Co-Creating & Adopting Ethical AI
As AI became more deeply embedded in talent acquisition workflows, ethical governance remained non-negotiable. From the outset, IBM was clear that innovation could only move forward if it met the company’s AI Ethics Principles.
Governance is built into the design process itself. New use cases are reviewed, tested and validated before they ever reach production, ensuring transparency, explainability and fairness. This also ensures that AI augments human judgment rather than obscuring it.
AI has to meet our ethics standards. If it doesn’t, we don’t deploy it. Avature works with us to understand those requirements and build responsibly.”
David Swanz
HR Talent Transformation Practice Leader, IBM
This shared commitment has not slowed progress. Instead, it has enabled IBM to move forward with confidence, creating a foundation where experimentation can happen responsibly and at scale.
The Results: Measurable Impact at Global Scale
The impact of IBM’s transformation is visible not only in metrics but also in how talent acquisition operates day-to-day.
By eliminating unnecessary complexity and consolidating technology, IBM has created a recruiting function that is both more efficient and more human. Recruiters spend less time navigating systems and manual steps and more time building relationships and making informed hiring decisions.
Key outcomes include:
- A dramatic reduction in operational complexity, enabling faster, more consistent hiring across markets
- $3.5B in productivity savings delivered across IBM (2023–2024), supported in part by HR-led simplification and automation enabled through Avature
- Eight legacy systems retired, improving data quality and reducing technical debt
- Higher recruiter efficiency, supported by automated scheduling, compliance and workflow orchestration
- 94% HR satisfaction, reflecting a strong focus on experience and usability
Importantly, IBM views these results as a milestone, not an endpoint. With quarterly iterations and continuous learning built into the model, its talent acquisition strategy continues to evolve alongside IBM’s broader productivity ambitions.
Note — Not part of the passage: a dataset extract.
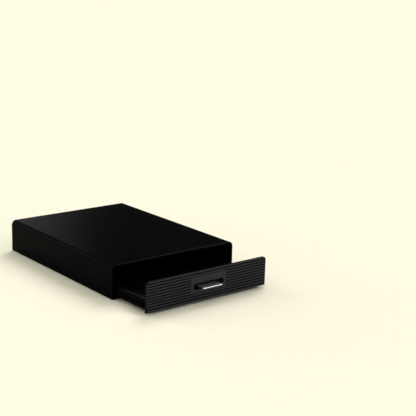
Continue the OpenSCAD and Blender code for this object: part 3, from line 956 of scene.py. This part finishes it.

Looking Ahead: Building an Agentic, Human-AI Operating Model
With Avature as its foundation, IBM is now focused on the next phase of evolution: redefining how people work alongside AI.
This includes developing new AI ways of working, helping individuals learn how to collaborate effectively with large language models, and rethinking roles and skills as AI agents take on more transactional work.
Rather than following a fixed roadmap, IBM is investing in the capabilities required to experiment, learn and adapt—ensuring that humans remain at the center of an increasingly hybrid operating model, something Lester refers to as the human/AI mix.